2. Mixing Up Real and Virtual Image Determination: A positive $d_i$ always means a real image for that lens stage; a negative $d_i$ always means a virtual image. Do not confuse this with the object type for the next lens. An image can be real from Lens 1 but still become a virtual object for Lens 2 based on its position relative to Lens 2.
3. Misinterpreting Total Magnification Sign: The sign of $M_{total}$ indicates orientation relative to the original object. If your intermediate image from Lens 1 is inverted ($m_1$ negative) and Lens 2 inverts it again ($m_2$ negative), the final image will be upright ($M_{total}$ positive) relative to the original. Track signs through multiplication.

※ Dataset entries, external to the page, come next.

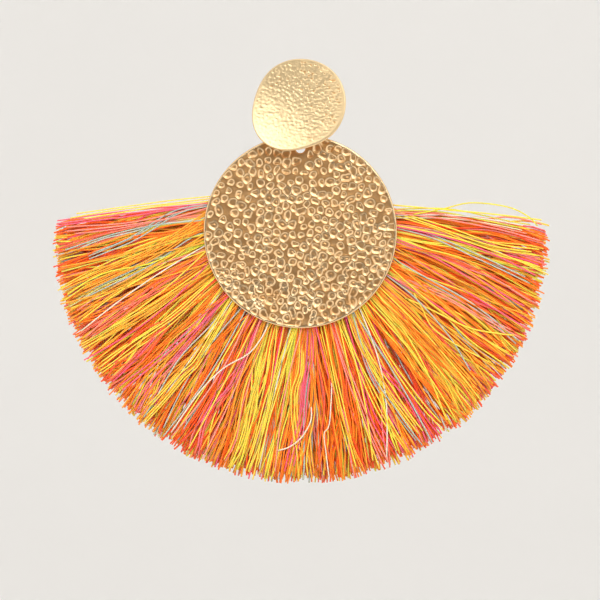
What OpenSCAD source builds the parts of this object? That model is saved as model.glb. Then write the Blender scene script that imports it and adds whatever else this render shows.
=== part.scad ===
/* [Stud] */
// Mean diameter of the small disc
stud_d = 16.8; // [14:0.1:20]
// Thickness of the small disc
stud_t = 1.2; // [0.8:0.1:1.6]
// How far the small disc is dished, one radius out from the bottom of its dish
stud_dish = 0.9; // [0.1:0.1:1.2]
// Height of the post above the middle of the small disc
post_up = 2.7; // [1:0.1:4]
// Diameter of the ear post
post_d = 0.8; // [0.7:0.05:1]
// Length of the ear post behind the small disc
post_l = 10.5; // [9:0.5:12]

/* [Link] */
// Diameter of the wire that the ring and the eye are bent from
wire_d = 0.8; // [0.6:0.05:0.9]
// Outer diameter of the ring
ring_d = 5.6; // [5.4:0.1:6.2]
// Distance of the eye's far end below the post
eye_down = 6; // [5.4:0.1:7]
// Inside width of the eye
eye_in = 1.2; // [1.1:0.05:1.6]
// Distance from the post's root back to the plane that the large disc hangs in
hang_back = 2.9; // [2.8:0.1:4]
// Play between two wires that hang in each other
link_gap = 0.1; // [0.08:0.01:0.15]

/* [Large disc] */
// Diameter of the large disc
disc_d = 35; // [30:0.5:40]
// Thickness of the large disc
disc_t = 0.8; // [0.6:0.05:1]
// Bevel round the large disc's two edges
disc_bevel = 0.12; // [0.05:0.01:0.2]
// Diameter of the hole near its top edge
hole_d = 1.8; // [1.5:0.05:2.2]
// Distance from the top edge to the hole's centre
hole_edge = 2.4; // [2.2:0.1:3]
// Number of hammer marks on the large disc
mark_n = 230; // [100:5:260]
// Mean diameter of a hammer mark
mark_d = 1.5; // [1:0.05:1.6]
// Depth of a hammer mark
mark_depth = 0.14; // [0.06:0.01:0.2]
// Width of a mark's flat floor, as a share of the mark
mark_floor = 0.45; // [0.2:0.05:0.7]

/* [Fringe] */
// Diameter of the circle that the ends of the threads reach
hem_d = 90.2; // [80:0.2:96]
// Distance of that circle's centre below the middle of the large disc
hem_down = 0.7; // [0:0.1:3]
// Distance of that circle's centre to the right of the middle of the large disc
hem_side = 0.2; // [-1:0.1:1]
// Distance to the right from the disc's middle to the point that the threads fan out from
fan_side = 2.8; // [0:0.1:3]
// Height of that point above the disc's middle
fan_up = 4.8; // [3:0.1:6]
// Direction of the leftmost threads at the head, in degrees from straight down
fan_left = -104; // [-110:1:-70]
// Direction of the rightmost threads at the head, in degrees from straight down
fan_right = 97; // [70:1:110]
// How far the outermost threads come back down by their ends, as a share of that direction
fan_sag = 0.17; // [0:0.01:0.25]
// Inner radius of the bound head
head_in = 6; // [5:0.1:8]
// Thickness of the bound head
head_t = 4.6; // [3:0.1:6]
// Number of locks in the fringe
lock_n = 36; // [24:1:40]
// Depth of the notch between the ends of two locks
lock_notch = 2.4; // [1:0.1:4]
// Gap between the back of the large disc and the bound head
seat_gap = 0.15; // [0.1:0.05:0.3]

/* [Hidden] */

gold = "#d9b070";
thread = "#f0863c";

// The frame stands at the root of the post: X to the right, Y to the back, Z up.
// What hangs is placed from the eye down: ring, hole, large disc, fringe.
wire_r = wire_d / 2;
ring_r = ring_d / 2 - wire_r;
eye_r = eye_in / 2 + wire_r;
eye_z = -eye_down;
ring_z = eye_z - (ring_r - 2 * wire_r - link_gap);
pivot_z = ring_z - ring_r;
hole_z = pivot_z - (hole_d / 2 - wire_r - link_gap);
disc_r = disc_d / 2;
disc_z = hole_z - (disc_r - hole_edge);
disc_back = hang_back + disc_t / 2;

// Outline of the stud: how many times each wave goes round, its height as a share
// of the radius, and the direction of its first crest.
stud_r = stud_d / 2;
stud_side = -0.04 * stud_r;
waves = [
    // round, share, crest
    [2, 0.055, 40],
    [3, 0.028, -15],
    [4, 0.014, 43],
];
// Bottom of the stud's dish, as shares of its radius from the post
dish_at = [-0.4, -0.06] * stud_r;
// Rings of points on the stud's front and back, as shares of its radius
front_rings = [0.14, 0.27, 0.4, 0.52, 0.63, 0.73, 0.82, 0.9, 0.965];
back_rings = [0.97, 0.66, 0.33];
stud_sectors = 44;
stud_relief = 0.05;
stud_seed = 7;
edge_round = 0.28 * stud_t;

function total(list) = list * [for (x = list) 1];
function stud_rim(a) = stud_r * (1 + total([for (w = waves) w[1] * cos(w[0] * (a - w[2]))]));
function dish(x, z) = stud_dish / pow(stud_r, 2)
    * (pow(x - dish_at[0], 2) + pow(z - dish_at[1], 2) - dish_at * dish_at);
function stud_point(share, a, forward) =
    let (r = share * stud_rim(a), x = stud_side + r * cos(a), z = r * sin(a) - post_up)
    [x, -dish(x, z) - forward, z];

// Ring k of a surface that n points go round, as triangles to ring k + 1
function band(k, n) = [
    for (i = [0:n - 1])
        let (a = k * n + i, b = k * n + (i + 1) % n)
        each [[a, b, b + n], [a, b + n, a + n]]
];

module stud_disc() {
    n = stud_sectors;
    front_n = len(front_rings);
    bumps = rands(-stud_relief, stud_relief, front_n * n, stud_seed);
    rows = [
        for (k = [0:front_n - 1])
            [for (i = [0:n - 1])
                stud_point(front_rings[k], 360 * i / n, stud_t + bumps[k * n + i])],
        [for (i = [0:n - 1]) stud_point(1, 360 * i / n, stud_t - edge_round)],
        [for (i = [0:n - 1]) stud_point(1, 360 * i / n, edge_round)],
        for (share = back_rings) [for (i = [0:n - 1]) stud_point(share, 360 * i / n, 0)],
    ];
    count = len(rows);
    front_mid = count * n;
    last = (count - 1) * n;
    points = [
        for (row = rows) each row,
        stud_point(0, 0, stud_t),
        stud_point(0, 0, 0),
    ];
    faces = [
        for (k = [0:count - 2]) each band(k, n),
        for (i = [0:n - 1]) [front_mid, (i + 1) % n, i],
        for (i = [0:n - 1]) [front_mid + 1, last + i, last + (i + 1) % n],
    ];
    polyhedron(points, faces, convexity = 4);
}

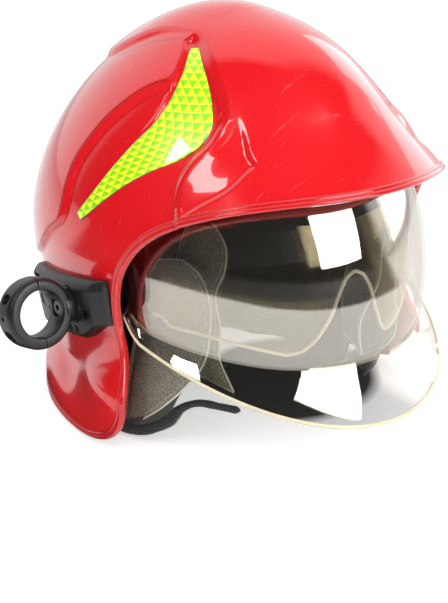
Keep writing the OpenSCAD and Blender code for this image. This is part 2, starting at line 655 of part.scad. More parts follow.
module ratchet_wheel() {
    from = ratchet_y + housing_t + side_gap;
    color("#0f0f10") difference() {
        along_y(from, wheel_w, wheel_r);
        along_y(from - 1, wheel_w + 2, spindle_r + run_clear);
        for (i = [0:wheel_grips - 1]) rotate_about_wheel(360 * i / wheel_grips)
            translate([wheel_r + 1.2, 0, 0]) along_y(from - 1, wheel_w + 2, 2.4);
    }
}
module rotate_about_wheel(a) {
    translate([0, 0, ratchet_z]) rotate([0, a, 0]) translate([0, 0, -ratchet_z]) children();
}

// Place of the clamp ring and its swivel along X
ring_x = shell_x(ring_y, ring_z) + ring_out;
boss_x = -(ring_x - ring_r) + 0.5;
base_t = 4.5;
base_x = boss_x + side_gap + base_t;
swivel_r = 2.6;
screw_head_deep = 3.4;
screw_seat = -(ring_x - torch_r) + screw_head_deep;

// Side bracket on the wearer's right, in its own frame: u runs rearward, v runs up
bracket_seat = 0.1;
bracket_rim_t = 3;
bracket_cols = 22;
bracket_rows = 12;
rail_v = -1;
rail_h = 11;
rail_deep = 2.6;
base_r = 12;
function bracket_p(u, v, t) = let(
    y = bracket_y + u * cos(bracket_fall) + v * sin(bracket_fall),
    z = bracket_z - u * sin(bracket_fall) + v * cos(bracket_fall), p = [-shell_x(y, z), y, z])
    [p.x - relief(p) - t, y, z];
function bracket_low(u) = -bracket_h / 2 + 11 * smooth((-20 - u) / (bracket_l / 2 - 20));
function bracket_thick(u, v) = let(
    top = bracket_h / 2 - v, low = v - bracket_low(u), end = u - bracket_front(v),
    rail = smooth((rail_h / 2 + 1.5 - abs(v - rail_v)) / 1.5) * smooth((end - 22) / 4))
    bracket_rim_t + (bracket_t - bracket_rim_t) * sqrt(clamp01(top / 6)) * sqrt(clamp01((low + 1) / 4))
    * sqrt(clamp01((end + 0.5) / 9)) - rail * rail_deep;
// Front end of the bracket, parallel to the edge trim
bracket_lean = 0.12;
bracket_trim_gap = 2.8;
function bracket_front(v) = -bracket_l / 2 + bracket_trim_gap - bracket_lean * (v + bracket_h / 2);
function bracket_grid(front) = [for (i = [0:bracket_cols])
    [for (j = [0:bracket_rows]) let(
    v = mix(bracket_h / 2, bracket_low(bracket_l * (i / bracket_cols - 0.5)), j / bracket_rows),
    u = mix(bracket_front(v), bracket_l / 2, i / bracket_cols))
    bracket_p(u, v, front ? bracket_thick(u, v) : bracket_seat)]];
module on_bracket(u, v) {
    translate([0, bracket_y, bracket_z]) rotate([-bracket_fall, 0, 0]) translate([0, u, v]) children();
}
// A pocket cut d millimetres deep into the bracket's face
module pocket(u, v, w, h, d) {
    x = bracket_p(u, v, bracket_thick(u, v)).x;
    on_bracket(u, v) translate([x - 8, -w / 2, -h / 2]) cube([8 + d, w, h]);
}
pocket_w = 8;
pocket_h = 6;
pocket_pitch = 12;
rib_w = 6;
screw_us = [-36, 38];
screw_head_r = 3.2;
screw_deep = 3;
function screw_x(u) = bracket_p(u, rail_v, bracket_thick(u, rail_v)).x + screw_deep;
module torch_bracket() {
    color("#26272a") difference() {
        slab(bracket_grid(true), bracket_grid(false));
        for (i = [0:pocket_n - 1]) pocket(-22 + i * pocket_pitch, 10.5, pocket_w, pocket_h, 3.5);
        for (i = [0:pocket_n - 1]) pocket(-16 + i * pocket_pitch, -14, rib_w, 8, 3.5);
        for (u = screw_us) on_bracket(u, rail_v) along_x(screw_x(u) - 20, 20, screw_head_r + 0.2);
        translate([0, ring_y, ring_z]) along_x(base_x - 20, 20, base_r + 0.2);
    }
}
module bracket_screws() {
    color("#8a8d92") for (u = screw_us) on_bracket(u, rail_v) difference() {
        along_x(screw_x(u) - 2.2, 2.2, screw_head_r);
        translate([screw_x(u) - 3.2, 0, 0]) rotate([0, 90, 0]) cylinder(h = 2.2, r = 1.4, $fn = 6);
    }
}

module at_ring() {
    translate([-ring_x, ring_y, ring_z]) rotate([-ring_rest, 0, 0]) children();
}
module torch_swivel_base() {
    color("#202124") translate([0, ring_y, ring_z]) difference() {
        along_x(boss_x + side_gap, base_x - boss_x - side_gap, base_r);
        along_x(boss_x, base_x - boss_x - 1, swivel_r);
    }
}
module ring_body() {
    c = 2;
    rotate([90, 0, 0]) translate([0, 0, -ring_w / 2]) rotate_extrude() polygon([
        [torch_r, 1], [torch_r + 1, 0], [ring_r - c, 0], [ring_r, c],
        [ring_r, ring_w - c], [ring_r - c, ring_w], [torch_r + 1, ring_w], [torch_r, ring_w - 1]]);
}
module torch_ring_inner() {
    color("#232427") difference() {
        union() {
            at_ring() ring_body();
            translate([0, ring_y, ring_z]) along_x(boss_x - 6, 6, base_r - 1.5);
        }
        at_ring() translate([-60, -30, -30]) cube([60, 60, 60]);
        at_ring() rotate([90, 0, 0]) cylinder(h = 40, r = torch_r, center = true);
        translate([0, ring_y, ring_z]) along_x(-ring_x, 30, swivel_r + run_clear);
        translate([0, ring_y, ring_z]) along_x(-ring_x, ring_x + screw_seat, 5);
    }
}
module torch_ring_outer() {
    color("#232427") difference() {
        at_ring() ring_body();
        at_ring() translate([0, -30, -30]) cube([60, 60, 60]);
        for (a = [-32, 32]) at_ring() rotate([0, a, 0]) translate([-ring_r - 5, 0, 0]) {
            for (y = [-2, 2]) translate([0, y, 0]) along_x(0, 20, 3);
            translate([0, -2, -3]) cube([20, 4, 6]);
        }
    }
}
module torch_swivel_screw() {
    color("#9a9da2") translate([0, ring_y, ring_z]) difference() {
        union() {
            along_x(screw_seat - 3, 2.7, 4.6);
            along_x(screw_seat - 1, base_x - screw_seat - 1, swivel_r);
        }
        translate([screw_seat - 4, 0, 0]) rotate([0, 90, 0]) cylinder(h = 2.6, r = 2, $fn = 6);
    }
}

// Ear flap: a padded leather panel hanging inside the shell's edge (y, z)
flap_rear = [[-22, 127], [-10, 112], [-1, 98], [4, 74], [4, 50], [6, 24], [7, 9]];
flap_fore = [[-40, 131], [-52, 123], [-58, 107], [-58, 88], [-54, 62], [-32, 33], [2, 8]];
flap_seat = -0.3;
flap_in = 15;
flap_out = 9;
function flap_x(y, z) = liner_half_w + flap_seat - flap_in * pow(clamp01((-18 - y) / 44), 1.4)
    + flap_out * smooth((88 - z) / 60);
// Leather panel between a rear and a fore edge, thickest in its middle
module leather(rear, fore, t, inner = false) {
    r = spline(rear, 3);
    f = spline(fore, 3);
    n = len(r);
    grid = [for (h = [1, 0]) [for (i = [0:n - 1]) [for (j = [0:8]) let(
        q = mix(r[i], f[i], j / 8), e = min(j, 8 - j) / 4, g = min(i, n - 1 - i) / 4,
        puff = sqrt(clamp01(e)) * sqrt(clamp01(g)), at = inner ? pad_x(q.x, q.y) : flap_x(q.x, q.y))
        [at + t * (h > 0 ? 0.55 + 0.45 * puff : 0.2 - 0.2 * puff), q.x, q.y]]]];
    slab(grid[0], grid[1], true);
}
module ear_flap_left() {
    color("#6b6a5c") leather(flap_rear, flap_fore, flap_t);
}
module ear_flap_right() {
    color("#6b6a5c") mirror([1, 0, 0]) leather(flap_rear, flap_fore, flap_t);
}

// Cheek pad: a second leather panel nearer to the face, below the liner's edge (y, z)
pad_rear = [[-34, 154], [-27, 139], [-21, 121], [-13, 104], [-10, 86], [-14, 64], [-24, 44]];
pad_fore = [[-52, 154], [-60, 141], [-59, 125], [-53, 110], [-53, 88], [-44, 60], [-52, 40]];
pad_gap = 11;
pad_in = 13;
pad_low_in = 14;
function pad_x(y, z) = liner_half_w - pad_gap - pad_in * pow(clamp01((-12 - y) / 50), 1.5)
    - pad_low_in * smooth((105 - z) / 60);
module cheek_pad_left() {
    color("#77745f") leather(pad_rear, pad_fore, pad_leather_t, true);
}
module cheek_pad_right() {
    color("#77745f") mirror([1, 0, 0]) leather(pad_rear, pad_fore, pad_leather_t, true);
}

// Soft hem under the leather, from the ear flap's lower end to the cheek pad (x from the liner's side, y, z)
hem_path = [for (q = [[13, 12, 6], [11, -3, 8], [5, -24, 12], [-3, -40, 23], [-13, -44, 27],
    [-23, -44, 27], [-33, -50, 30]]) [liner_half_w + q.x, q.y, q.z]];
hem_r = 4.5;
module flap_hem() {
    c = spline(hem_path, 3);
    n = len(c);
    rows = [for (i = [0:n - 1]) let(
        d = unit(c[min(i + 1, n - 1)] - c[max(i - 1, 0)]), u = unit(cross(d, [0, 0, 1])), v = cross(u, d),
        r = i == 0 || i == n - 1 ? hem_r * 0.6 : hem_r)
        [for (a = [0:45:315]) c[i] + r * (u * cos(a) + v * sin(a))]];
    caps = [[for (j = [7:-1:0]) j], [for (j = [0:7]) (n - 1) * 8 + j]];
    polyhedron([for (q = rows) each q], concat(loop_faces(n, 8), caps));
}
module flap_hem_left() {
    color("#141416") flap_hem();
}
module flap_hem_right() {
    color("#141416") mirror([1, 0, 0]) flap_hem();
}

// Neck curtain: hanging cloth with folds, from ear to ear round the back
curtain_top = 98;
curtain_low = 5;
curtain_turn = 92;
curtain_cols = 56;
curtain_rows = 6;
function section_k(z) = pow(1 - pow(abs(z - shell_mid_z) / shell_down, side_power), 1 / side_power);
function curtain_p(b, z, off) = let(
    k = section_k(z), s = smooth((curtain_top - z) / 45),
    o = shell_wall - 0.2 + 1.2 * smooth((curtain_top - z) / 8) + 6 * s + off
    + fold_depth * s * (0.5 + 0.5 * cos(fold_n * b * 2)),
    w = shell_half_w * k - o, l = (cos(b) > 0 ? shell_rear : shell_front) * k - o)
    [w * sin(b), shell_mid_y + l * cos(b), z];
function curtain_grid(off) = [for (i = [0:curtain_cols])
    let(b = mix(-curtain_turn, curtain_turn, i / curtain_cols))
    [for (j = [0:curtain_rows]) curtain_p(b, mix(curtain_top, curtain_low, j / curtain_rows), off)]];
module neck_curtain() {
    color("#17171a") slab(curtain_grid(0), curtain_grid(curtain_t));
}

// Chin strap in two halves with a snap buckle, stowed behind the ear flaps
webbing_w = 20;
webbing_t = 1.6;
strap_y = 24;
strap_x = head_half_w + 3;
strap_top = liner_ear_z - 0.3;
right_strap_l = 36;
left_strap_l = 30;
module webbing(side, length) {
    translate([side * strap_x - webbing_t / 2, strap_y - webbing_w / 2, strap_top - length])
        cube([webbing_t, webbing_w, length]);
}
module chin_strap_right() {
    color("#151517") webbing(-1, right_strap_l);
}
module chin_strap_left() {
    color("#151517") webbing(1, left_strap_l);
}
buckle_l = 34;
buckle_w = 28;
buckle_t = 9;
slot_w = 22;
slot_t = 5;
slot_l = 23;
plug_w = 26;
plug_base = 12;
prong_l = 20;
module buckle_socket() {
    z = strap_top - right_strap_l - buckle_l;
    color("#101012") difference() {
        translate([-strap_x - buckle_t / 2, strap_y - buckle_w / 2, z]) cube([buckle_t, buckle_w, buckle_l]);
        translate([-strap_x - slot_t / 2, strap_y - slot_w / 2, z - 1]) cube([slot_t, slot_w, slot_l + 1]);
        for (s = [-1, 1]) translate([-strap_x - slot_t / 2, strap_y + s * 15 - 6, z + 10])
            cube([slot_t, 12, 10]);
    }
}
module buckle_plug() {
    z = strap_top - left_strap_l - plug_base;
    color("#101012") {
        translate([strap_x - buckle_t / 2, strap_y - plug_w / 2, z]) cube([buckle_t, plug_w, plug_base]);
        for (s = [-1, 0, 1]) translate([strap_x - 2, strap_y + s * 8 - 2, z - prong_l]) cube([4, 4, prong_l]);
    }
}

shell();
edge_trim();
sticker_right();
sticker_left();
impact_liner();
crown_straps();
headband();
brow_pad();
nape_pad();
ratchet_housing();
ratchet_spindle();
ratchet_wheel();
face_shield();
shield_arm_right();
shield_arm_left();
eye_visor();
visor_arm_right();
visor_arm_left();
pivot_plate_right();
pivot_plate_left();
pivot_pin_right();
pivot_pin_left();
pivot_spacer_right();
pivot_spacer_left();
torch_bracket();
bracket_screws();
torch_swivel_base();
torch_ring_inner();
torch_ring_outer();
torch_swivel_screw();
ear_flap_right();
ear_flap_left();
cheek_pad_right();
cheek_pad_left();
flap_hem_right();
flap_hem_left();
neck_curtain();
chin_strap_right();
chin_strap_left();
buckle_socket();
buckle_plug();
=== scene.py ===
"""Fire helmet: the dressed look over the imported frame, in metres, with the front at -Y."""
import json
import logging
import math
from dataclasses import dataclass
from enum import Enum
from typing import Callable, Sequence

import bmesh
import bpy
import numpy as np
from mathutils import Matrix, Vector

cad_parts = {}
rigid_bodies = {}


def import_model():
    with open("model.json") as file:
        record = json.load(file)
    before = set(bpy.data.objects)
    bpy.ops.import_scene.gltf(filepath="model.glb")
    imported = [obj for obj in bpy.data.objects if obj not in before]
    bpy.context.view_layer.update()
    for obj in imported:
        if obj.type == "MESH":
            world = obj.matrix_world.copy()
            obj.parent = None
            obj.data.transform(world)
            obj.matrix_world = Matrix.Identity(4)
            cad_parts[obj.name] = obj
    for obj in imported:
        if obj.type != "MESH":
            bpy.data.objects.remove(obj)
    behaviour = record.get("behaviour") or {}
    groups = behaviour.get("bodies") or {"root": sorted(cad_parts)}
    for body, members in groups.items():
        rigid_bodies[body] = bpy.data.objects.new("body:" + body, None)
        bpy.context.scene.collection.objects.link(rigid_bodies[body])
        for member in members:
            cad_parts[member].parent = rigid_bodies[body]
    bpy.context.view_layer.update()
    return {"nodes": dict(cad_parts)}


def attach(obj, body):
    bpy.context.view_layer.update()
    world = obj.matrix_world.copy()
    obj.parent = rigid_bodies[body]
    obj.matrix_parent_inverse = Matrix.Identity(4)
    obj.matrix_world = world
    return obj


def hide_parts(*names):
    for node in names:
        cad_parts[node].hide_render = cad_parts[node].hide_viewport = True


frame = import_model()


LOG = logging.getLogger("helmet")
MM = 0.001
TINY = 1e-9
Array = np.ndarray
Curve = Sequence[Sequence[float]]
Pair = tuple[float, float]
Place = Colour = tuple[float, float, float]
Faces = list[tuple[int, ...]]
Piece = bpy.types.Object
Material = bpy.types.Material
Node = bpy.types.Node
Socket = bpy.types.NodeSocket
X, Z = np.array([1.0, 0.0, 0.0]), np.array([0.0, 0.0, 1.0])


class Side(Enum):
    """Which side of the wearer a piece is on, as the sign of X."""

    RIGHT = -1
    LEFT = 1

    @property
    def tag(self) -> str:
        """The side as it ends the name of a piece or node."""
        return self.name.lower()


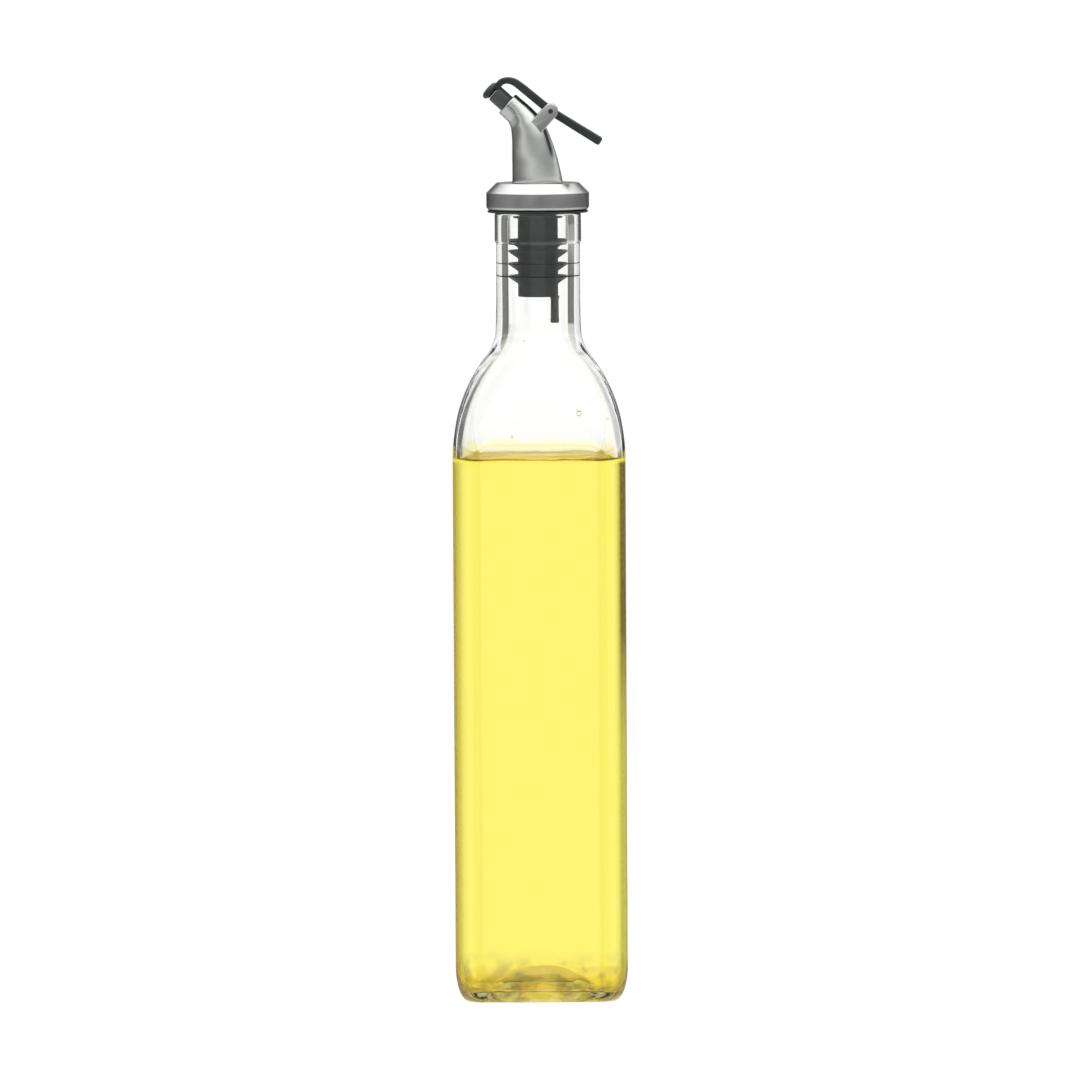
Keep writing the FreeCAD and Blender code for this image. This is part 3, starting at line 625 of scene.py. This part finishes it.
RISE = math.radians(42.0)
ALONG = np.array([-math.cos(RISE), math.sin(RISE)])
ACROSS = np.array([math.sin(RISE), math.cos(RISE)])
SPOUT_END = np.array([-10.05, 301.45])
PIVOT = np.array([4.47, 298.9])


def tube_rings(stations, around=72):
    """Round sections (x, z, lean in degrees, radius)."""
    rings = []
    for x, z, lean, r in stations:
        a = math.radians(lean)
        u = np.array([math.cos(a), 0, math.sin(a)])
        rings.append([(x + r * math.cos(t) * u[0], r * math.sin(t), z + r * math.cos(t) * u[2])
                      for t in (2 * math.pi * i / around for i in range(around))])
    return rings


def catmull(rows, steps):
    """Smooth rows of numbers through the given rows."""
    rows = [np.array(r, float) for r in rows]
    rows = [2 * rows[0] - rows[1]] + rows + [2 * rows[-1] - rows[-2]]
    out = []
    for i in range(1, len(rows) - 2):
        p0, p1, p2, p3 = rows[i - 1:i + 3]
        for k in range(steps):
            t = k / steps
            out.append(0.5 * ((2 * p1) + (-p0 + p2) * t + (2 * p0 - 5 * p1 + 4 * p2 - p3) * t * t
                              + (-p0 + 3 * p1 - 3 * p2 + p3) * t ** 3))
    out.append(rows[-2])
    return out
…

4. Forgetting to Use the Last Image Distance for Final Location: The final image position is found solely from $d_i$ of the last lens in your calculation. Do not add or subtract this value from previous intermediate image distances unless specifically asked for a position relative to the original object or first lens.

Summary

• Solving multi-lens systems requires a strict sequential application of the thin lens equation $1/f=1/d_o+1/d_i$, where the image from one lens becomes the object for the next.
• The sign of the object distance for subsequent lenses ($d_{o2}$) is critical and depends on whether the intermediate image lies on the incoming-light side (real object, positive) or the outgoing-light side (virtual object, negative) of the next lens.
• Total lateral magnification is the product of individual magnifications ($M_{total}=m_1\times m_2\times ...$); its sign reveals final orientation, and its absolute value reveals final size relative to the original object.
• Final image characteristics (real/virtual, location) are determined exclusively by the $d_i$ calculated for the final lens in the sequence.
• Consistent use of sign conventions and a methodical, step-by-step approach are indispensable for accurately analyzing compound optical systems like microscopes and telescopes.